2014 marked the first edition of The Rio Open held on the clay courts of the Jockey Club Brasileiro in Brazil. It is the only combined ATP World Tour 500 and WTA International event in South America.
Both World No. 1 Rafael Nadal and No. 4 David Ferrer of Spain, headlined the inaugural tournament. Nadal accepted a last minute wildcard to compete following a stint on the sidelines after he obtained a back injury in the final of the Australian Open.
“I have good feelings about competing in Brazil. I have a great connection with the fans here. This country is very special and I hope to enjoy the experience,” Nadal said upon accepting his wildcard.
“I think that tennis has to move to places where there is love and passion for the sport, so it is important to have tournaments in South America,” he continued.
“Tennis is a global sport, so to have tournaments in new places is great for our sport. Cities and countries in Latin America have developed a lot over the years, so it is good to see tournaments are getting bigger and bigger in this part of the world.”
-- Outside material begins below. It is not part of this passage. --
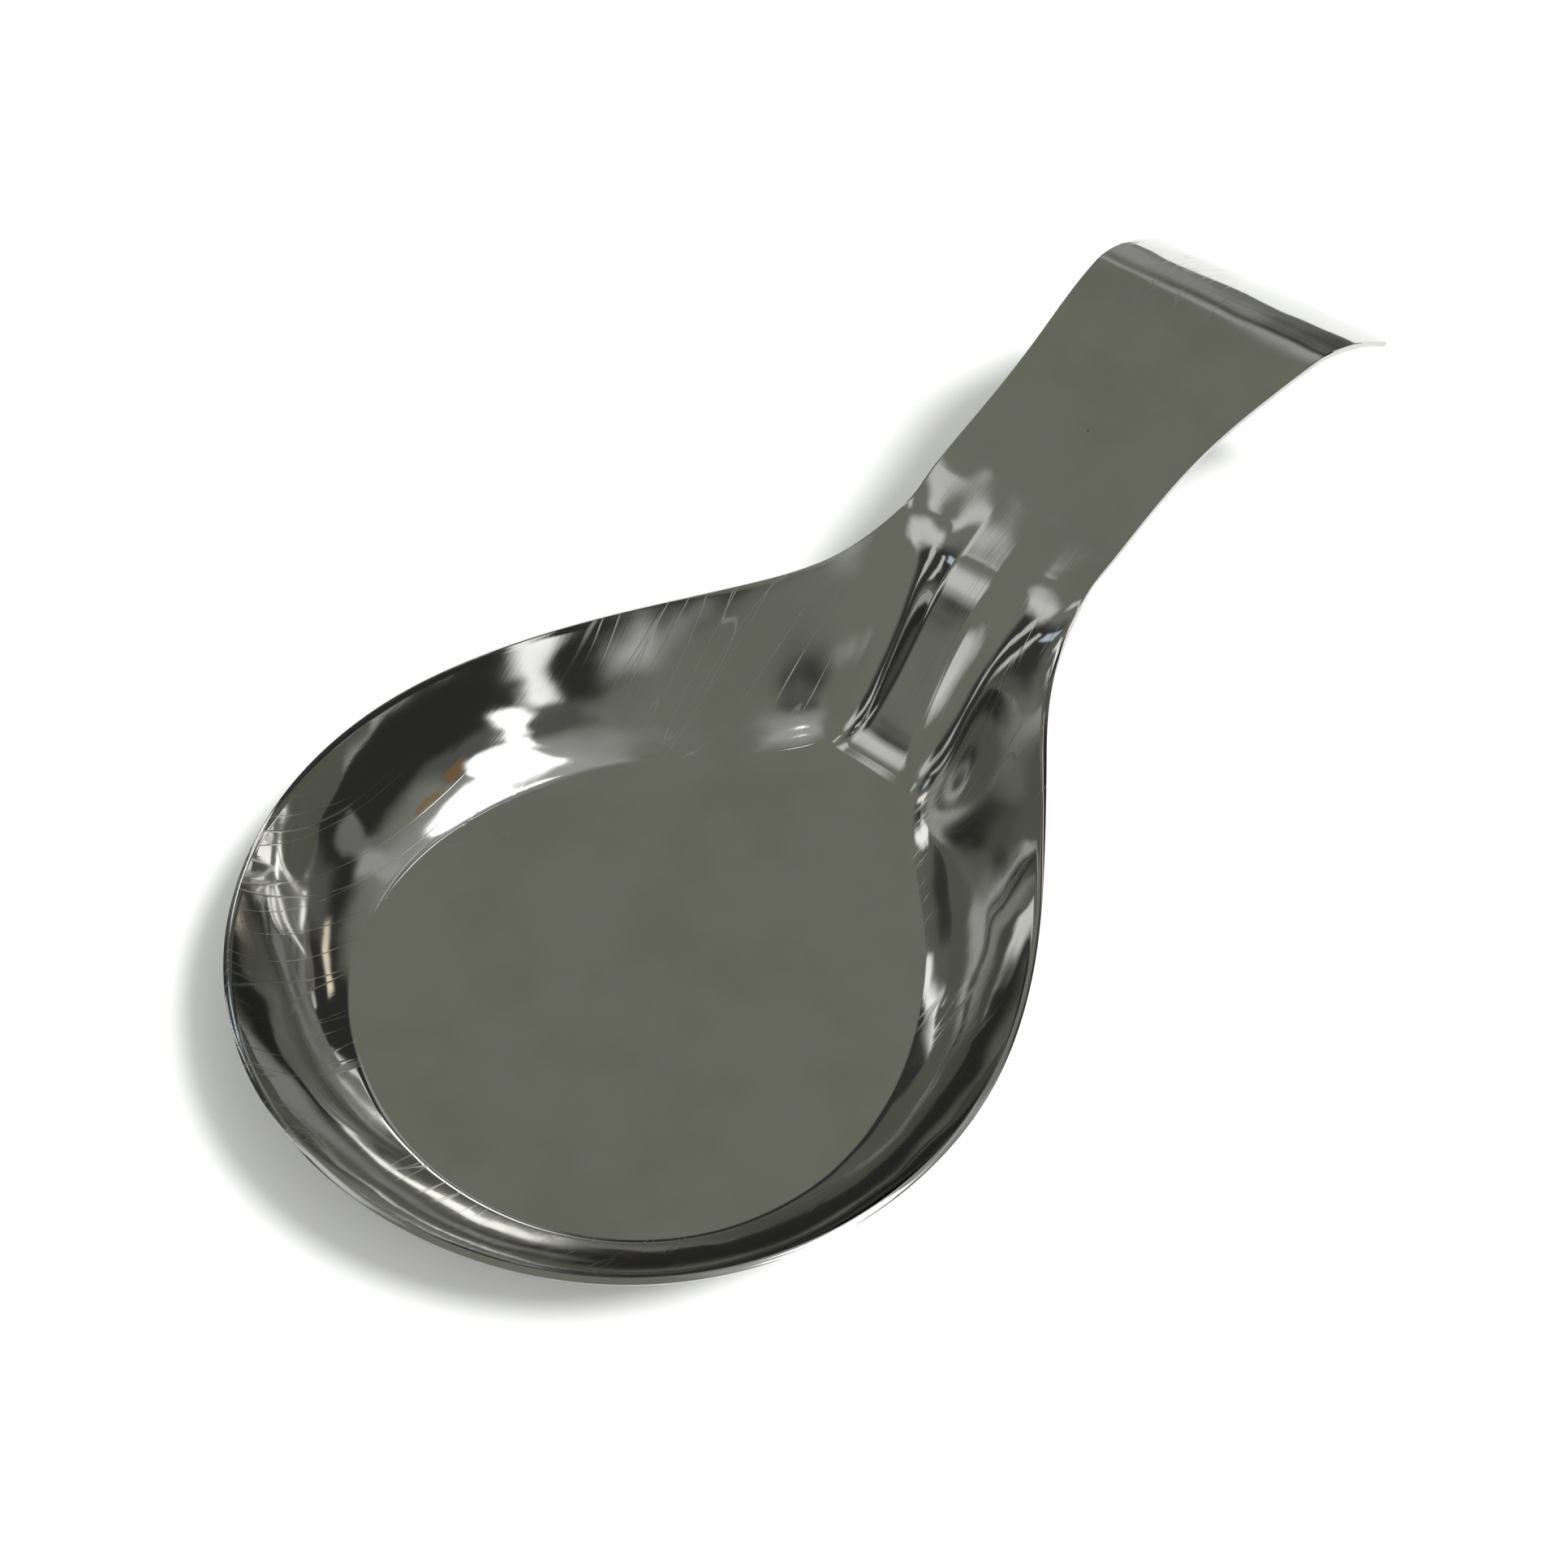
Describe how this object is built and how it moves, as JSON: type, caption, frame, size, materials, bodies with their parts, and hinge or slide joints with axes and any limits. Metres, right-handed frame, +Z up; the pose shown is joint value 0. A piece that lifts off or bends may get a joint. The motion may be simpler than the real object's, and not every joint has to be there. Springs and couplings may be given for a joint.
{
  "type": "spoon rest",
  "caption": "Pressed stainless spoon rest: a flat-floored teardrop bowl whose wall runs up a ramp and over a brow into a flared handle with a bent-down end.",
  "frame": {"origin": "on the surface that the rest stands on, below the middle of its bounding box", "axes": "+X from the bowl to the handle's end, +Z up, and +Y to the left when looking along +X"},
  "size_m": [0.2544, 0.1314, 0.047],
  "materials": {
    "polished_stainless": "polished stainless sheet, lightly worn by use"
  },
  "bodies": {
    "root": {"pressed_body": "polished_stainless"}
  },
  "joints": []
}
The top seed went on to win the debut edition of the event and his 62nd title overall, when he defeated Ukraine’s Alexandr Dolgopolov in straight sets 6-3, 7-6 in the final.
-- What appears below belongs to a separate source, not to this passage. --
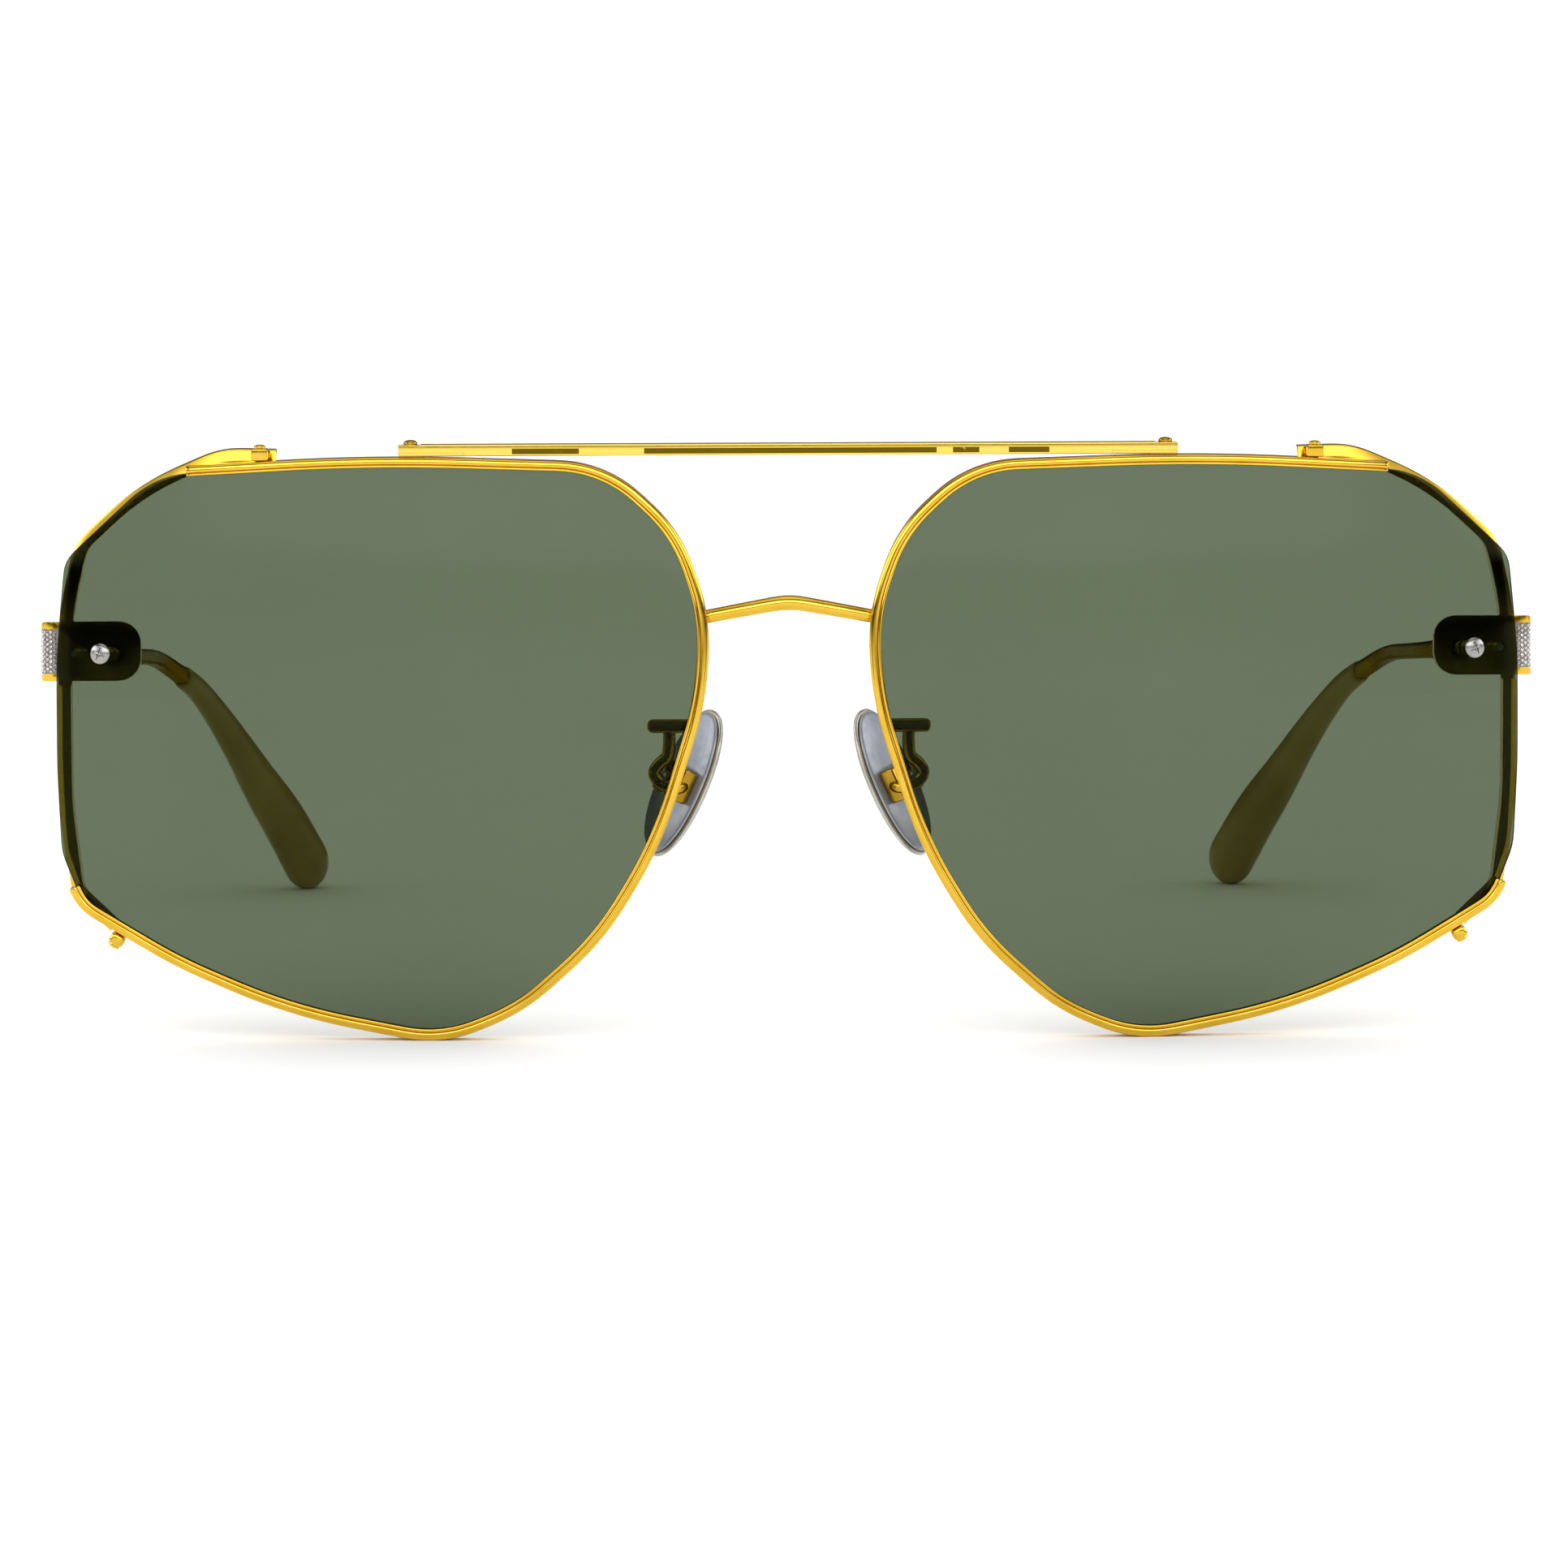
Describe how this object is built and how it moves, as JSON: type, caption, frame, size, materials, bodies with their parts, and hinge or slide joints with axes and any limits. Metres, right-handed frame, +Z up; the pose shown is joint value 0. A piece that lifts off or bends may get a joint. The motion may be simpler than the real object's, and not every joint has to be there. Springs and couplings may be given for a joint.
{
  "type": "aviator sunglasses",
  "caption": "Metal aviator sunglasses with angular tinted lenses, a brow bar, hinged temples with acetate tips and rocking nose pads.",
  "frame": {"origin": "middle of the underside of the bounding box, on the surface that the open glasses stand on", "axes": "+Z up, -Y out of the front of the lenses, +Y along the open temples, +X to the right seen from the front"},
  "size_m": [0.149, 0.146, 0.0595],
  "materials": {
    "gold": "polished yellow gold plating",
    "steel": "polished steel screws",
    "pave_silver": "silver strip with a fine studded texture",
    "lens_tint": "solid green-grey tint, polished",
    "acetate": "translucent honey acetate, polished",
    "pad_pearl": "pearly translucent edge",
    "pad_grey": "satin grey backing plate"
  },
  "bodies": {
    "front": {"top_bar": "gold", "bridge": "gold", "bar_screw_left": "gold", "rim_left": "gold", "lens_left": "lens_tint", "side_band_left": "gold", "band_post_top_left": "gold", "band_post_bottom_left": "gold", "band_screw_top_left": "gold", "band_screw_bottom_left": "gold", "end_piece_left": "gold", "inlay_left": "pave_silver", "hinge_screw_left": "steel", "lens_screw_left": "steel", "lens_nut_left": "steel", "lens_peg_left": "steel", "pad_arm_left": "gold", "bar_screw_right": "gold", "rim_right": "gold", "lens_right": "lens_tint", "side_band_right": "gold", "band_post_top_right": "gold", "band_post_bottom_right": "gold", "band_screw_top_right": "gold", "band_screw_bottom_right": "gold", "end_piece_right": "gold", "inlay_right": "pave_silver", "hinge_screw_right": "steel", "lens_screw_right": "steel", "lens_nut_right": "steel", "lens_peg_right": "steel", "pad_arm_right": "gold"},
    "temple_left": {"temple_left": "gold", "temple_tip_left": "acetate"},
    "pad_left": {"nose_pad_left": "pad_pearl", "pad_backing_left": "pad_grey", "pad_box_left": "gold", "pad_screw_left": "steel"},
    "temple_right": {"temple_right": "gold", "temple_tip_right": "acetate"},
    "pad_right": {"nose_pad_right": "pad_pearl", "pad_backing_right": "pad_grey", "pad_box_right": "gold", "pad_screw_right": "steel"}
  },
  "joints": [
    {"name": "temple_fold_left", "type": "hinge", "parent": "front", "child": "temple_left", "pos_m": [-0.072, -0.04964, 0.03718], "axis": [0, -0.0837, -0.9965], "range_deg": [0, 87]},
    {"name": "temple_fold_right", "type": "hinge", "parent": "front", "child": "temple_right", "pos_m": [0.072, -0.04964, 0.03718], "axis": [0, 0.0837, 0.9965], "range_deg": [0, 80.5]},
    {"name": "pad_rock_left", "type": "hinge", "parent": "front", "child": "pad_left", "pos_m": [-0.01168, -0.06269, 0.02529], "axis": [0.4568, -0.866, -0.2034], "range_deg": [-8, 8]},
    {"name": "pad_rock_right", "type": "hinge", "parent": "front", "child": "pad_right", "pos_m": [0.01168, -0.06269, 0.02529], "axis": [0.4568, 0.866, 0.2034], "range_deg": [-8, 8]}
  ]
}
The score does not give Dolgopolov justice however, as the 25-year-old unseeded player battled bravely against Nadal in the match that lasted one hour and 41 minutes. Dolgopolov restricted the top seed to just one winner in the opening set, but Nadal was eventually able to clinch it 6-3 with an ace. The left-hander raced ahead to a 5-4 lead in the second, but surprisingly he failed to serve out the match. Dolgopolov managed to push the set to a tiebreak but ultimately succumbed 7-6 (3) as he failed to extend the match to a third set decider.
"He was playing more solid than I watched him play yesterday. The stats were pretty impressive from him. As usual, he was spinning his forehand, making a lot of trouble to hit flat and couldn’t really get used to his serve much - only at the end of the match. But I’m quite happy with the week," an optimistic Dolgopolov said.
Nadal was thrilled with the victory, which continued his undefeated streak on Brazilian soil.
"Always when you win a title, it’s special," Nadal said. "In a 500 tournament, you don’t have a chance to play a lot of these in the calendar. The first edition of a big tournament like Rio, it’s a very important city in the world, and after coming back from injury, it always makes the victory a little more special."
It wasn’t an easy run for Nadal by any means though, as the 27-year-old was lucky to make it through his semi-final clash against compatriot Pablo Andujar, with the eighth seed having multiple match point opportunities in their enthralling encounter. But Nadal saved them both as he overcame Andujar to set up the final against Dolgopolov.
“Yesterday was a tough match. Pablo played a great match, playing very aggressive. I played too short yesterday and I gave him the chance to have control of the point from inside,” Nadal said.
"I’m not very happy with the way I played yesterday, but I think today I was able to play with a little bit more calm, play a little bit longer and go a little bit more for the points. I played a more solid match today."
The victory earned the 13-time Grand Slam champion 500 Emirates ATP Ranking points as well as $316,400 in prize money. It was his second title for the season after winning in Doha in early January and even more remarkably, he holds an impressive 16-1 win-loss record for the season to date.
Nadal’s return to Rio to defend his title in the second edition of the event in 2015 is highly anticipated.
The Rio Open presented by Claro hdtv will take place between 16 February – 23 February 2015.